Summ starts with a corpus of user interview transcripts. These can be in any text format, such as exports from Otter.ai.

We flow these through a pipeline: Import -> Split -> Classify | Factify | Structure | Summarize -> Embed to create a model which can answer questions across your entire dataset. Vector embeddings are persisted to Pinecone.

Finally, we enable flexible Querying, following a recursive question-answering scheme.

Check out this blog post for more details.

Requirements¶

You'll need an instance of Redis Stack running.

$ brew install --cask redis-stack/redis-stack/redis-stack-server
$ brew install yasyf/summ/redis-stack
$ brew services start yasyf/summ/redis-stack

You'll also need to set three environment variables: OPENAI_API_KEY, PINECONE_API_KEY, and PINECONE_ENVIRONMENT.

Installation¶

The easiest installation uses pip:

$ pip install summ

If you prefer to use brew:

$ brew install yasyf/summ/summ

n.b summ requires Python 3.10+.

Demo¶

You can confirm that summ installed properly by running the built-in example.

$ summ-example

Quickstart¶

This quickstart is taken straight from the otter.ai example.

Setup¶

First, create a new project with:

$ summ init /path/to/project
$ cd /path/to/project

Tags¶

The class MyClasses in implementation/classes.py sets out one categories of tags: audio source.

from enum import StrEnum, auto
from summ.classify import Classes


class MyClasses(Classes, StrEnum):
    # SOURCE
    SOURCE_PODCAST = auto()
    SOURCE_INTERVIEW = auto()
    SOURCE_RADIO = auto()

Classifiers¶

The classifiers in implementation/classifier.py use simple parameters to define a prompt for each category of tags. It is normally sufficient to simply provide CATEGORY, VARS, and EXAMPLES. You may also optionally specify a PREFIX or SUFFIX for the prompt.
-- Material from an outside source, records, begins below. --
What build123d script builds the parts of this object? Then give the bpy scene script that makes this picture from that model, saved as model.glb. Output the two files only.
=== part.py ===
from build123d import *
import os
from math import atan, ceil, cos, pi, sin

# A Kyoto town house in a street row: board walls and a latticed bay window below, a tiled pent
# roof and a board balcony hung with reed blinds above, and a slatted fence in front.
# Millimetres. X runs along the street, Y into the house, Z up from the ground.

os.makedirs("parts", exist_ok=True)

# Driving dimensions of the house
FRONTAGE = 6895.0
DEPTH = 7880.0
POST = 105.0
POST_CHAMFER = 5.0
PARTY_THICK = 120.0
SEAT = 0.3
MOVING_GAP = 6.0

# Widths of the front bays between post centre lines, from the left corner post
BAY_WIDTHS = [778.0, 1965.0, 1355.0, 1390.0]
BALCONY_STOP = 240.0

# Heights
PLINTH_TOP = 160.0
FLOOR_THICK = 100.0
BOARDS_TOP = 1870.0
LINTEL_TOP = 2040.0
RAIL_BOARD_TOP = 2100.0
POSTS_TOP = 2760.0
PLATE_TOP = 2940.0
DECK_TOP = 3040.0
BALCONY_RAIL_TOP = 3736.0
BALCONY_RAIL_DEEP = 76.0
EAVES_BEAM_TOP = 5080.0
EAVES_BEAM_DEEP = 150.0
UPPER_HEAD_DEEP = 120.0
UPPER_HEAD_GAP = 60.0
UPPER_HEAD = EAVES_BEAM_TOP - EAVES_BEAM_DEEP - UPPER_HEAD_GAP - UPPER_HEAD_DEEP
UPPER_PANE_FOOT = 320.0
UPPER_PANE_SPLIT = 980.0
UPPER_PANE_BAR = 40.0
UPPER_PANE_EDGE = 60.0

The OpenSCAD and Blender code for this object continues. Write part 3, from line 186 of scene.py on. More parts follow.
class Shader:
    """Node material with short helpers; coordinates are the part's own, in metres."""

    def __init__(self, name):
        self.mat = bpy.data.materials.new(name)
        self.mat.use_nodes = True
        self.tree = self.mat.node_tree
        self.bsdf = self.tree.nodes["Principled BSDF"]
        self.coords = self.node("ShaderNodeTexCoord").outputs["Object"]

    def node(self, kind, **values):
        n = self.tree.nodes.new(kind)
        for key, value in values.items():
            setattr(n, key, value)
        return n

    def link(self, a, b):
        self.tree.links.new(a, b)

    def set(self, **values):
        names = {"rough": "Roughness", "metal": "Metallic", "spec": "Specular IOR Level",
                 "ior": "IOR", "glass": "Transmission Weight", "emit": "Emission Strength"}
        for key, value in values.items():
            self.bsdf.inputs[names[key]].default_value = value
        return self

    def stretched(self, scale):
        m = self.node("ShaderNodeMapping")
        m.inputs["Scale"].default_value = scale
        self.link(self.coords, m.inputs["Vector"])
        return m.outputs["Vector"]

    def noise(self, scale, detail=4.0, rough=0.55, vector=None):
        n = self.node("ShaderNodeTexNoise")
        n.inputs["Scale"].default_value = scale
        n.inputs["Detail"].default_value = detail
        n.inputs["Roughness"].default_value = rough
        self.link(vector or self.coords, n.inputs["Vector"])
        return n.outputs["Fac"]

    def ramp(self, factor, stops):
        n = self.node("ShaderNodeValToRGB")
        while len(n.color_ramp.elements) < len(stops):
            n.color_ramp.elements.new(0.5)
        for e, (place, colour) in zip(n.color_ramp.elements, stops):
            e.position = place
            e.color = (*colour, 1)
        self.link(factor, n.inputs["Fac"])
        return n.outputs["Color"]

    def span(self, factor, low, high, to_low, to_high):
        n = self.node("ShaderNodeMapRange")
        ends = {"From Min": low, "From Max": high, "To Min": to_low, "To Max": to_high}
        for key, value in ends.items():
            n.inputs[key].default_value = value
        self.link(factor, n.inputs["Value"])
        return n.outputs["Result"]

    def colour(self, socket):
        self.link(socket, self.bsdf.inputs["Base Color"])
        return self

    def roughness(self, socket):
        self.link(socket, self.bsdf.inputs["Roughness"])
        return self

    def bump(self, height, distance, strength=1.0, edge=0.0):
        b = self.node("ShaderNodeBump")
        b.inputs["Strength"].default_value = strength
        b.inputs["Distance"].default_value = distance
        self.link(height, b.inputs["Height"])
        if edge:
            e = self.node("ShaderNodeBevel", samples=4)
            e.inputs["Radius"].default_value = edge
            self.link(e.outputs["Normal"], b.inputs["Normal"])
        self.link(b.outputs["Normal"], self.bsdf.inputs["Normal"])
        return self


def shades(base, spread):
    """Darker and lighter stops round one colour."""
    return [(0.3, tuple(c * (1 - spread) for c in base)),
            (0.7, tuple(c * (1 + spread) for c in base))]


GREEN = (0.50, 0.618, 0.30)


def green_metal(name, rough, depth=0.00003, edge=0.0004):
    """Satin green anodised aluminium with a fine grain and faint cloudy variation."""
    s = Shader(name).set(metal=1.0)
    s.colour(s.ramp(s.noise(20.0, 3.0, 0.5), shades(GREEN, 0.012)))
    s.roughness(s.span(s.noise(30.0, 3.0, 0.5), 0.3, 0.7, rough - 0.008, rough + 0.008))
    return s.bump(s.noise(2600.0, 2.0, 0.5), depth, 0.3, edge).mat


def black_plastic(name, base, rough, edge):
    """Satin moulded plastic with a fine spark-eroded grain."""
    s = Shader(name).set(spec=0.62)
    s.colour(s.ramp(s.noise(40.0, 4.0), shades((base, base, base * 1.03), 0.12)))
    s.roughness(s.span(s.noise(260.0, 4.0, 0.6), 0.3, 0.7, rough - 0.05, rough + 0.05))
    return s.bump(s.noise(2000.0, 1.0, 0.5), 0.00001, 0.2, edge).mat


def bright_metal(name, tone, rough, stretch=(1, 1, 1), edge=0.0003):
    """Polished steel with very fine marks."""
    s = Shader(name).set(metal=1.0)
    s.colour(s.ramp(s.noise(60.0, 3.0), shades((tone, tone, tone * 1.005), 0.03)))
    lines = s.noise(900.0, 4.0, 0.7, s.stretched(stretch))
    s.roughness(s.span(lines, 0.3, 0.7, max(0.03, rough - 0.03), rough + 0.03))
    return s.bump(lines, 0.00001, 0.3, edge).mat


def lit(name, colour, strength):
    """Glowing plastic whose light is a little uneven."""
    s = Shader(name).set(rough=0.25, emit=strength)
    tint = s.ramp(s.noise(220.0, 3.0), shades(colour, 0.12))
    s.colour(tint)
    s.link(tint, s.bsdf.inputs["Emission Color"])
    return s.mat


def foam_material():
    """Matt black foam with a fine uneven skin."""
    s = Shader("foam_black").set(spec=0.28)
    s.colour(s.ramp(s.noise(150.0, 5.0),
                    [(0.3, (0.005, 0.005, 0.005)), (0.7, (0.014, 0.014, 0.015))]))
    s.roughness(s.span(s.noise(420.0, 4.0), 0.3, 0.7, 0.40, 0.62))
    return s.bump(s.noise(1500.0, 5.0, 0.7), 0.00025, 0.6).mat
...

from textwrap import dedent
from typing_extensions import override
from summ.classify.classifier import Classifier, Document
from .classes import MyClasses


class TypeClassifier(Classifier, classes=MyClasses):
    CATEGORY = "SOURCE"
    VARS = {
        "opening": "Opening Remarks",
        "source": "Audio Source",
    }
    EXAMPLES = [
        {
            "opening": "Welcome to radio one!",
            "source": MyClasses.SOURCE_RADIO,
        },
        {
            "opening": "This is the latest episode of the Science podcast.",
            "source": MyClasses.SOURCE_PODCAST,
        },
        {
            "opening": "We're sitting down today with Ben.",
            "source": MyClasses.SOURCE_INTERVIEW,
        },
    ]
    SUFFIX = f"If someone is being interviewd, the class is always {MyClasses.SOURCE_INTERVIEW}, even if the medium matches a different class."

    @override
    def classify(self, docs: list[Document]) -> dict[str, str]:
        return {"opening": docs[0].page_content}

CLI¶

Finally, in implementation/__init__.py, we:

Ensure our classifiers are imported
Construct a Summ object, passing a Path to our training data.
Construct a custom Pipeline object which specifies the otter.ai import format.
Pass these two to summ.CLI, which creates a command line interface for us.

from pathlib import Path

from summ import Pipeline, Summ
from summ.cli import CLI
from summ.splitter.otter import OtterSplitter

if __name__ == "__main__":
    summ = Summ(index="cronutt-facts")

    path = Path(__file__).parent.parent / "interviews"
    pipe = Pipeline.default(path, summ.index)
    pipe.splitter = OtterSplitter(
        speakers_to_exclude=[
            "Cindy Buckmaster",
            "Michelle Greenfield",
            "Vivica",
            "Deanna",
        ]
    )

    CLI.run(summ, pipe)

Usage¶

TUI¶

To run the Terminal UI, simply do:

$ python -m implementation

You can also run the steps non-interactively, as shown below.

Populate¶

Now, to populate our model, we can do:

$ python -m implementation populate

Query¶

And to query it:

$ python -m implementation query "What kind of animal is Cronutt?"
Cronutt is a California sea lion, a species of marine mammal.